The forty minutes it takes to drive to Cessnock, is both scenic and historically interesting. as the road meanders through small towns that flourished once with agricultural pursuits, private industries and farming. The first town I come to is Kearsley, that in by gone days may well have been a thriving community with the Kearsley Hotel, established in 1922, as its social hub. Nearly a century later the pub still offers accommodation, food and beverages, and now has a bottle store on site. However, I haven’t seen many small town hotels that can boast an on site barber shop. I like the idea of a stop at the barber for a quick tidy up before heading into the day; is it unisex I wonder.
The building next door is reminiscent of Kearsley’s early settlement activity in 1850 when much of the outlying land was used for agriculture, dairy farming, grazing, saw-milling, coal mining and timber-getting. As has happened to so many rural towns in country NSW, multinational companies with coal-mining interests have all but quashed farming activities of places like Kearsley. As employment opportunities dwindled so too did the population until today when there are just 750 people who call Kearsley home.
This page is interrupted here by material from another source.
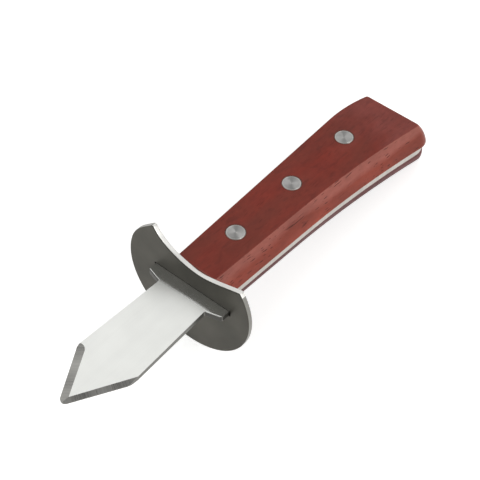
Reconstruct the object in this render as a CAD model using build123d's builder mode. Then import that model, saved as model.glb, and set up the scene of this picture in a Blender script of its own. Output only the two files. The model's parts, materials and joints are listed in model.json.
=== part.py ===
from build123d import *
from math import atan2, cos, degrees, hypot, sin
import os

os.makedirs("parts", exist_ok=True)

# An oyster knife: one stainless blank makes the blade and the full tang, a slotted
# disc guard sits on its cross bar, and two wooden scales are riveted to the tang.
# The knife's own directions are X towards the tip, Y across the blade and Z out of
# its upper face. They start where the knife's axis meets the front of the guard.

# blank of the blade and tang, with the point measured to its sharp corner
tang_thickness = 2.1
blade_reach = 62.3
blade_base_width = 19.9
blade_wide_width = 23.1
point_length = 20.4
tip_radius = 1.9
shoulder_radius = 4.5

# grinding of the blade, the left bevel's nose ending a little past the shoulder
point_thickness = 1.6
cutting_edge_thickness = 0.35
right_bevel_width = 1.65
left_bevel_width = 2.6
nose_overhang = 0.8

# cross bar through the guard
bar_width = 31.8
bar_front = 3.5
bar_root = 5.2
bar_corner_radius = 0.8
bar_root_radius = 0.5

# guard, a disc set off to the left and down from the knife's axis
guard_radius = 26.0
guard_thickness = 1.8
guard_side_shift = -1.75
guard_drop = 1.0
guard_edge_round = 0.3
horn_radius = 0.9
horn_bend_radius = 18.0
slot_gap = 0.15
slot_end_gap = 0.6
# the guard's concave top cut, from the left horn to the right one, with the outer end
# of the left horn's flat: places across and up from the axis, as shares of its radius
guard_cut_shares = [(-0.65, 0.719), (-0.485, 0.523), (-0.205, 0.385), (0.123, 0.338), (0.508, 0.419), (1.0, 0.546)]
horn_flat_share = (-0.98, 0.42)

# handle outline at the tang, seen from above
handle_end = 110.0
front_right = 11.6
front_left = 11.0
right_flare = 3.5
left_flare = 2.95
right_straight = 40.3
left_straight = 84.4
right_sweep_radius = 442.0
left_sweep_radius = 57.6
right_corner_radius = 6.0
left_corner_radius = 4.0
lower_corner_radius = 8.2

# wooden scales
handle_thickness = 18.7
upper_side_inset = 3.25
lower_side_inset = 3.45
upper_butt_inset = 5.3
lower_butt_inset = 1.8
face_corner_radius = 1.0
side_crown = 0.35
wood_edge_round = 0.35

# cutler's rivets, each a tube and a pin with turned heads, in a row that drifts to the left
rivet_first = 22.0
rivet_spacing = 30.0
rivet_side_shift = -0.05
rivet_drift = -0.25
head_diameter = 6.7
head_thickness = 2.0
head_bevel = 0.2
tube_diameter = 4.2
pin_diameter = 2.6
head_gap = 0.12
shank_gap = 0.1
pin_gap = 0.08
shank_end_gap = 0.4

# one overrun for every cut
overrun = 5.0

half_tang = tang_thickness / 2
half_handle = handle_thickness / 2
scale_thickness = half_handle - half_tang
lower_face_end = handle_end - lower_butt_inset
guard_depth = guard_radius + guard_drop
point_start = blade_reach - point_length
point_edge_length = hypot(point_length, blade_wide_width / 2)
point_angle = atan2(blade_wide_width / 2, point_length)
tip_reach = blade_reach + tip_radius - tip_radius / sin(point_angle)
nose_setback = point_edge_length + nose_overhang - left_bevel_width
shank_length = handle_thickness - 2 * head_thickness - shank_end_gap
hole_radius = tube_diameter / 2 + shank_gap
pocket_radius = head_diameter / 2 + head_gap
rivet_names = ["front", "middle", "rear"]
rivet_order = range(len(rivet_names))
rivet_places = [(-rivet_first - i * rivet_spacing, rivet_side_shift + i * rivet_drift) for i in rivet_order]

# The knife lies nose up, on the guard's rim and on the lower scale's butt edge.
tilt = atan2(guard_depth - half_handle, lower_face_end - guard_thickness)
axis_height = guard_depth * cos(tilt) + guard_thickness * sin(tilt)
tip_run = tip_reach * cos(tilt)
butt_run = handle_end * cos(tilt) + half_tang * sin(tilt)
knife = Plane(
    origin=((butt_run - tip_run) / 2, -guard_side_shift, axis_height),
    x_dir=(cos(tilt), 0, sin(tilt)),
    z_dir=(-sin(tilt), 0, cos(tilt)),
)
across = Plane(knife.origin, x_dir=knife.y_dir, z_dir=knife.x_dir)
edge_on = Plane(knife.origin, x_dir=knife.x_dir, z_dir=-knife.y_dir)
forward = Axis(knife.origin, knife.x_dir)
rising = Axis(knife.origin, knife.z_dir)


def bevel_plane(side, setback):
    """Return the plane square to one edge of the point, set back from the sharp corner: X out of the edge, Y up."""
    out = knife.x_dir * sin(point_angle) + knife.y_dir * (side * cos(point_angle))
    along = knife.x_dir * cos(point_angle) - knife.y_dir * (side * sin(point_angle))
    return Plane(knife.from_local_coords((blade_reach, 0, 0)) - along * setback, x_dir=out, z_dir=along)


def sketch_bevel(plane, width):
    """Sketch what grinding takes off both faces of one edge of the point."""
    slope = (point_thickness - cutting_edge_thickness) / 2 / width
    clear_height = point_thickness / 2 + overrun * slope
    with BuildSketch(plane) as bevel:
        with BuildLine():
            Polyline((-width - overrun, clear_height), (0, cutting_edge_thickness / 2), (0, clear_height), close=True)
        make_face()
        mirror(about=Plane.XZ)
    return bevel.sketch


def draw_side(start, flare, straight, radius):
    """Draw one side of the handle towards the butt: a straight run, then a long arc."""
    knee = (start[0] - straight, start[1] + flare * straight / handle_end)
    run = Line(start, knee)
    sweep = degrees((handle_end + overrun - straight) / radius)
    return JernArc(run @ 1, run % 1, radius, -sweep)


def draw_handle(inset):
    """Draw the closed outline of the handle, moved in by the inset and longer than the handle."""
    right_start = (-guard_thickness, front_right - inset)
    left_start = (-guard_thickness, inset - front_left)
    right_arc = draw_side(right_start, right_flare, right_straight, right_sweep_radius + inset)
    left_arc = draw_side(left_start, -left_flare, left_straight, left_sweep_radius - inset)
    Line(right_start, left_start)
    Line(right_arc @ 1, left_arc @ 1)


def sketch_handle(level, inset, end, right_radius, left_radius):
    """Sketch the handle's outline at a level, cut square at its end, with rounded butt corners."""
    with BuildSketch(knife.offset(level)) as outline:
        with BuildLine():
            draw_handle(inset)
        make_face()
        split(bisect_by=Plane.YZ.offset(-end), keep=Keep.TOP)
        fillet(outline.vertices().group_by(Axis.X)[0].sort_by(Axis.Y)[0], left_radius)
        fillet(outline.vertices().group_by(Axis.X)[0].sort_by(Axis.Y)[-1], right_radius)
    return outline.sketch


def sketch_sections(side, side_inset, butt_inset, right_radius):
    """Sketch a scale's outlines on one side of the tang: at the tang, at its crowned middle and at its flat face."""
    middle_right_radius = (right_radius + face_corner_radius) / 2
    middle_left_radius = (left_corner_radius + face_corner_radius) / 2
    middle_level = side * (half_tang + half_handle) / 2
    middle_end = handle_end - butt_inset / 2 + side_crown
    return [
        sketch_handle(side * half_tang, 0, handle_end, right_radius, left_corner_radius),
        sketch_handle(middle_level, side_inset / 2 - side_crown, middle_end, middle_right_radius, middle_left_radius),
        sketch_handle(side * half_handle, side_inset, handle_end - butt_inset, face_corner_radius, face_corner_radius),
    ]


# Blade, cross bar and tang are cut from one sheet.
with BuildPart() as blade_and_tang:
    extrude(sketch_handle(-half_tang, 0, handle_end, lower_corner_radius, left_corner_radius), amount=tang_thickness)
    with BuildSketch(knife.offset(-half_tang)) as blade_outline:
        with BuildLine():
            Polyline(
                (-guard_thickness, 0),
                (-guard_thickness, bar_width / 2),
                (bar_front, bar_width / 2),
                (bar_root, blade_base_width / 2),
                (point_start, blade_wide_width / 2),
                (blade_reach, 0),
                close=True,
            )
        make_face()
        mirror(about=Plane.XZ)
        fillet(blade_outline.vertices().sort_by(Axis.X)[-1], tip_radius)
        fillet(blade_outline.vertices().sort_by(Axis.X)[6:8], shoulder_radius)
        fillet(blade_outline.vertices().sort_by(Axis.X)[4:6], bar_root_radius)
        fillet(blade_outline.vertices().sort_by(Axis.X)[2:4], bar_corner_radius)
    extrude(amount=tang_thickness)
    # both faces of the blade are ground thinner towards the point
    with BuildSketch(edge_on):
        with BuildLine():
            Polyline(
                (bar_root, half_tang),
                (blade_reach, point_thickness / 2),
                (blade_reach + overrun, point_thickness / 2),
                (blade_reach + overrun, half_tang),
                close=True,
            )
        make_face()
        mirror(about=Plane.XZ)
    extrude(amount=blade_wide_width, both=True, mode=Mode.SUBTRACT)
    # the right bevel runs out over its shoulder
    right_bevel = sketch_bevel(bevel_plane(1, 0), right_bevel_width)
    extrude(right_bevel, amount=blade_reach, both=True, mode=Mode.SUBTRACT)
    # the left bevel ends at its shoulder in a rounded nose
    nose_plane = bevel_plane(-1, nose_setback)
    left_bevel = sketch_bevel(nose_plane, left_bevel_width)
    extrude(left_bevel, amount=blade_reach, mode=Mode.SUBTRACT)
    revolve(left_bevel, Axis(nose_plane.origin, knife.z_dir), revolution_arc=90, mode=Mode.SUBTRACT)
    # the rivets' holes
    with BuildSketch(knife.offset(-half_tang)):
        with Locations(*rivet_places):
            Circle(hole_radius)
    extrude(amount=tang_thickness, mode=Mode.SUBTRACT)
blade_and_tang.part.label = "blade_and_tang"
export_step(blade_and_tang.part, "parts/blade_and_tang.step")

# A flat disc with a concave top cut, slotted for the cross bar.
with BuildPart() as guard:
    with BuildSketch(across) as guard_face:
        with Locations((guard_side_shift, -guard_drop)):
            Circle(guard_radius)
        with BuildLine():
            cut = Spline(*[(guard_radius * y, guard_radius * z) for y, z in guard_cut_shares])
            flat = Line(cut @ 0, (guard_radius * horn_flat_share[0], guard_radius * horn_flat_share[1]))
            Polyline(cut @ 1, ((cut @ 1).X, guard_radius), ((flat @ 1).X, guard_radius), flat @ 1)
        make_face(mode=Mode.SUBTRACT)
        fillet(guard_face.vertices().sort_by(Axis.Y)[-1], horn_radius)
        fillet(guard_face.vertices().sort_by(Axis.X)[-1], horn_radius)
        fillet(guard_face.vertices().sort_by(Axis.X)[0], horn_bend_radius)
    extrude(amount=-guard_thickness)
    fillet(guard.faces().sort_by(forward)[-1].edges(), guard_edge_round)
    with BuildSketch(across):
        Rectangle(bar_width + 2 * slot_end_gap, tang_thickness + 2 * slot_gap)
    extrude(amount=-guard_thickness, mode=Mode.SUBTRACT)
guard.part.label = "guard"
export_step(guard.part, "parts/guard.step")

# The wooden scales slope in from the tang to their flat faces on crowned sides, the lower one less at the butt.
with BuildPart() as upper_scale:
    loft(sketch_sections(1, upper_side_inset, upper_butt_inset, right_corner_radius))
    fillet(upper_scale.faces().sort_by(rising)[-1].edges(), wood_edge_round)
    with BuildSketch(knife.offset(half_handle)):
        with Locations(*rivet_places):
            Circle(pocket_radius)
    extrude(amount=-head_thickness, mode=Mode.SUBTRACT)
    with BuildSketch(knife.offset(half_tang)):
        with Locations(*rivet_places):
            Circle(hole_radius)
    extrude(amount=scale_thickness, mode=Mode.SUBTRACT)
upper_scale.part.label = "upper_scale"
export_step(upper_scale.part, "parts/upper_scale.step")

with BuildPart() as lower_scale:
    loft(sketch_sections(-1, lower_side_inset, lower_butt_inset, lower_corner_radius))
    fillet(lower_scale.faces().sort_by(rising)[0].edges(), wood_edge_round)
    with BuildSketch(knife.offset(-half_handle)):
        with Locations(*rivet_places):
            Circle(pocket_radius)
    extrude(amount=head_thickness, mode=Mode.SUBTRACT)
    with BuildSketch(knife.offset(-half_handle)):
        with Locations(*rivet_places):
            Circle(hole_radius)
    extrude(amount=scale_thickness, mode=Mode.SUBTRACT)
lower_scale.part.label = "lower_scale"
export_step(lower_scale.part, "parts/lower_scale.step")

# Each rivet is a tube with a head in the upper scale and a pin with a head in the lower one.
for rivet_name, rivet_place in zip(rivet_names, rivet_places):
    with BuildPart() as rivet_tube:
        with BuildSketch(knife.offset(half_handle)):
            with Locations(rivet_place):
                Circle(head_diameter / 2)
        extrude(amount=-head_thickness)
        chamfer(rivet_tube.edges().sort_by(rising)[-1], head_bevel)
        with BuildSketch(knife.offset(half_handle - head_thickness)):
            with Locations(rivet_place):
                Circle(tube_diameter / 2)
                Circle(pin_diameter / 2 + pin_gap, mode=Mode.SUBTRACT)
        extrude(amount=-shank_length)
    rivet_tube.part.label = "rivet_tube_" + rivet_name
    export_step(rivet_tube.part, "parts/rivet_tube_" + rivet_name + ".step")

    with BuildPart() as rivet_pin:
        with BuildSketch(knife.offset(-half_handle)):
            with Locations(rivet_place):
                Circle(head_diameter / 2)
        extrude(amount=head_thickness)
        chamfer(rivet_pin.edges().sort_by(rising)[0], head_bevel)
        with BuildSketch(knife.offset(head_thickness - half_handle)):
            with Locations(rivet_place):
                Circle(pin_diameter / 2)
        extrude(amount=shank_length)
    rivet_pin.part.label = "rivet_pin_" + rivet_name
    export_step(rivet_pin.part, "parts/rivet_pin_" + rivet_name + ".step")
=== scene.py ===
"""An oyster knife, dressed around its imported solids.

One stainless blank makes the blade and the full tang, a slotted disc guard sits on
its cross bar, and two hardwood scales are held to the tang by three cutler's rivets.
"""

import json
import logging
from dataclasses import dataclass, field, replace
from enum import Enum, IntEnum
from math import asin, atan2, cos, hypot, pi, radians, remainder, sin, tau

import bpy
from mathutils import Matrix, Vector


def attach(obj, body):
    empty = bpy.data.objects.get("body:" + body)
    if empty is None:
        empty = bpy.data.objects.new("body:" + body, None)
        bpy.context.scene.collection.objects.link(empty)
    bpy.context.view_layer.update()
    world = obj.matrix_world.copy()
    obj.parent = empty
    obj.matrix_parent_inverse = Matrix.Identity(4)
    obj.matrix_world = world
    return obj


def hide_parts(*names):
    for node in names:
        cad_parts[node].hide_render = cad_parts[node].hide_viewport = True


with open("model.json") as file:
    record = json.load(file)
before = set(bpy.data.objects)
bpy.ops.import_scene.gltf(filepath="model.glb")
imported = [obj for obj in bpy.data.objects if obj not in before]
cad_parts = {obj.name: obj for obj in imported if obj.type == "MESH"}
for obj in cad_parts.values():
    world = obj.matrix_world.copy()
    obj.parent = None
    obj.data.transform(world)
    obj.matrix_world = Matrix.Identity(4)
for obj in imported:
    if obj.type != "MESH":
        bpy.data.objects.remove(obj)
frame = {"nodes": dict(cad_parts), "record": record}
bpy.context.view_layer.update()

MM = 0.001
log = logging.getLogger("oyster_knife")

Socket = bpy.types.NodeSocket
Tree = bpy.types.NodeTree
Material = bpy.types.Material
Piece = bpy.types.Object
Triple = tuple[float, float, float]
Colour = tuple[float, float, float, float]
Inputs = dict[str | int, object] | list[object]

# half of the handle's thickness, and where the mount on its upper face lies, in the knife's millimetres
HALF_HANDLE = 9.35
MOUNT = "upper_handle_face"
MOUNT_PLACE = (-37.0, 0.3, HALF_HANDLE)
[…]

The town does have a primary school which is thriving. Between 8 am and 9.30am, and 2.30 and 4pm each day school zones operate around the state and motorists are expected slow down to 40kms while children travel to and from school. The day I pass through the town is quiet and I crawl past the primary school at the required speed.
Further down the road the fire station advertises the need for more fighters. The NSW Rural Fire Service (NSW RFS) is now the world’s largest volunteer firefighting organisation. The geographic area of NSW is 800,630 square kilometres, which is approximately 10.4 percent of the Australian land mass. In Kearsley’s early days coordinated firefighting would have been almost nonexistent, and many landowners would have been forced to defend their own properties.
Through the school zone and I approach the road to Cessnock, the centre of my outreach work for the day. Kearsley grows smaller in the rear vision mirror and once more green pastures seem to guide the road onwards.